HA!!  Well, at least nothing much has changed in the nappy-time department...

 It's getting harder every day helping to take care of my mama.  Her bodily fuctions control my dad's life and by proxy, mine too.  We spend countless hours discussing the best way to get her "regular" as painfree and easily as possible and how to help her ease the pain of her very frequent headaches.  Adjusting her comfortably in the bed takes lots of effort and pillows...only for her to indicate to us within minutes of settling her that she has to get on the bed pan.  Then, it's back to removing the pillows and coverings, turning her over and strategically placing the bedpan for her to do what she "has to".  Most of the time, due to her difficulties in digestion, it's not enough to make us feel better about HER relief, but it's enough to warrant a clean-up effort to prevent bed sores and discomfort for her...

 Yes, this is my dad's life and mine when I go over to help them out.

There is no relief in sight.  No breaks.  No chance to regroup and come together.

No.  It's all about making sure Mama is as comfortable as we can possibly make her during these trying times.  What gets me is that this is not a time of recovery.  It's a time of deterioration.  Frustration does not even BEGIN to describe the feeling I get when I see my mom silently crying and unable to move even her fingers on her right hand to push her call button...

And I want to have a baby during this time in my family's life?  I wish there was someone I could talk to in order to guide me and tell me what I want to hear...

What do I want to hear?  I want to hear that things will be ok.  My mama will not suffer for long.  My family will recover from this tragedy and my dad will suffer no ill effects of this phase in his life.  I want to hear that I will be a good mom...and that the decisions I am making in my life are good ones for not only me, but the family I would love to be a part of someday.  I want to hear that my sister and my boyfriend will one day get along.  I want to hear that my boyfriend will one day forgive his mom and they will at least be able to get along also...

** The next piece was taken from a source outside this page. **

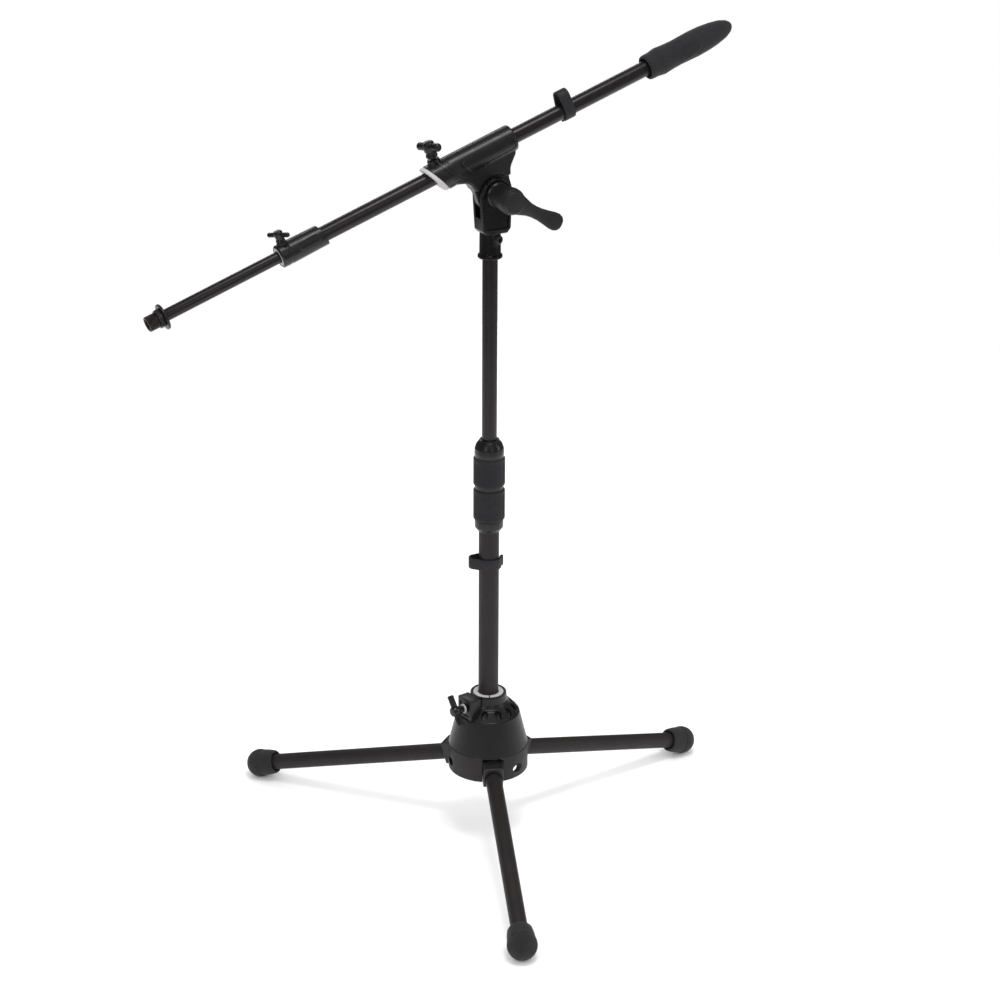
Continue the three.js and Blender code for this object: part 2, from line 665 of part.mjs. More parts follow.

Perhaps I'm asking too much.  As I sit here at my desk at work, my upper legs and lower back are aching.  My eyes are droopy and tired...I want a nap really badly.  I have to pee (lol) and I don't feel like even walking to the restroom to take care of the urge.  Good grief...who is too LAZY to go to the bathroom???  <bashfully raises hand>

Anyway...I don't know what my body is tellilng me.  I have a fantasy that it's telling me that soon enough there will be a little person in our lives who will one day happily call me "Mama".  However, it could be the indications that AF's coming to take that hope away...

Well, I won't complain too much about that.  Making the potential kid is just as much fun as mentally planning his/her nursery.  lol

Ok.  I have to get back to work.  Only time will tell, but at this very moment, my hopes are waffling between hopeful and resigned to my life...

Especially since I will probably have to take a day off from work (I have precious few vacation/sick days for the entire year) to take Mama to her doctors' appointments on Friday.  Yes, there is a frustration point to those appointments and it has very little to do with helping my Mama and more to do with my older sister.  She's a special case.  However, because of my parents' dependence on her, I can't avoid her...

I'll tell THAT story one day.  Not today.  I have to go potty.  Amazing how the bladder can override any sense of laziness, hmmmm?